Too often, HR doesn’t communicate terribly well during a merger because it has a million other issues to worry about, such as merging pension plans, benefit plans, administration and payroll, said Crisp.
“The real issues for HR are ‘Are these people going to integrate, are they going to feel respected, are they going to feel there’s a place for them or are they going to feel that they’re second-class citizens?’” he said, adding the integration can take a couple of years.
Can retention bonuses help?
HBC offered retention bonuses to store managers in the acquisition of Towers, along with giving them ample opportunity to decide if they were staying or going, but it was to no avail, said Crisp.
Almost two-thirds (62 per cent) of deals completed over the past three years used retention programs, according to a Mercer survey of 42 organizations from around the world. And executives critical to long-term success were eligible for retention incentives in 70 per cent of the programs.
“As a buyer, you want to put some insurance policies in place there in the form of a retention plan that helps you fight off that initial risk you have with these people leaving or being hunted down by competitors,” said Bart Hermans, a partner in global M&A consulting services at Mercer in Toronto.

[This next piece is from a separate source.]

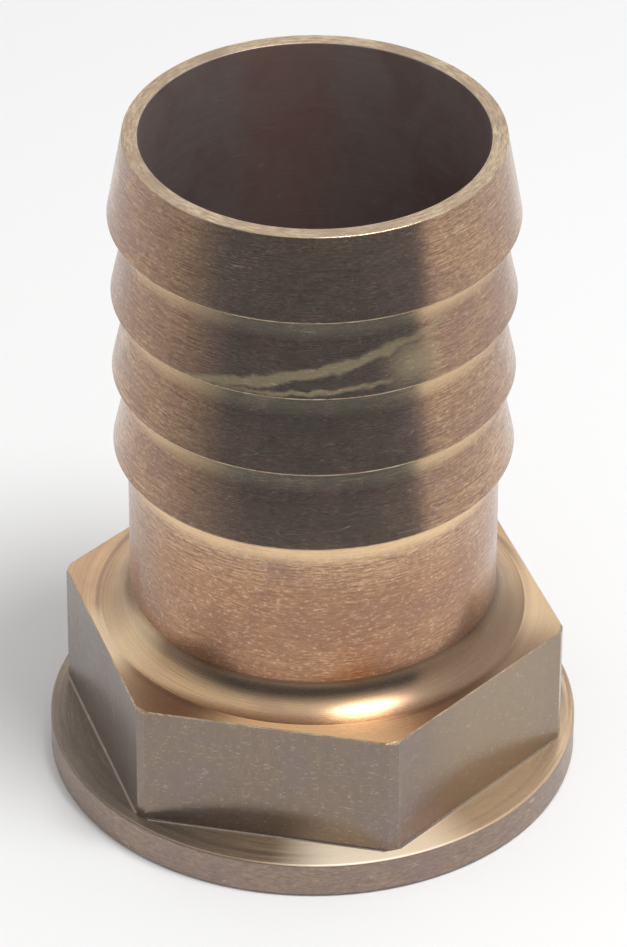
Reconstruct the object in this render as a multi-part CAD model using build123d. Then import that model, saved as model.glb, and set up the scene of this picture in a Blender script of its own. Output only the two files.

It’s about buying some time so people get to know the new company and its owners, he said, adding there’s also the risk employees will leave because they receive some kind of financial windfall through the acquisition, which has to do with vesting of stock options.
It’s important for HR to look at the employment agreements in place at the target company, as some people might be less likely to jump, said Rosenbaum.
“It’s important to get the leadership of the target to identify who those critical people are, especially at the executive level, where you tend to have more individualized employment agreements, to really understand the intricacies of the agreements, to see what clauses are in place when there are acquisitions, to really understand what the impact is.”
Forty per cent of “very successful” companies and 64 per cent of “fairly successful” companies implemented a retention bonus during the integration period of their M&A, found the CFERF survey. Other popular retention initiatives include clarified career paths, mentoring programs, learning and development opportunities, and promotions.
More employers are going beyond retention bonuses because they can be seen as a signal that a person is likely to leave after the bonus period is over, said D’Amours.
“If you want people to stay longer than a minimum of one, two years, then you need to go to a combination of tools, not just a retention bonus,” he said, citing as an example personal outreach — asking people about their career preferences and ambitions.
Retention bonuses may keep people for the first 18 months, said Rosenbaum, but what happens afterwards?
“That retention bonus gives a false sense of security to the employer: ‘Oh, these people are going to stay.’ Yeah, they’ll stay until they get paid,” she said, adding the risk of losing these people includes a loss of knowledge, employee engagement, customer relationships and market position.
Financial incentives are just one way in the short run to tie people in, said Hermans.
“You need to then do something to make those people engaged in the longer run, and that’s around showing that there is a life for them and career for them in the company.”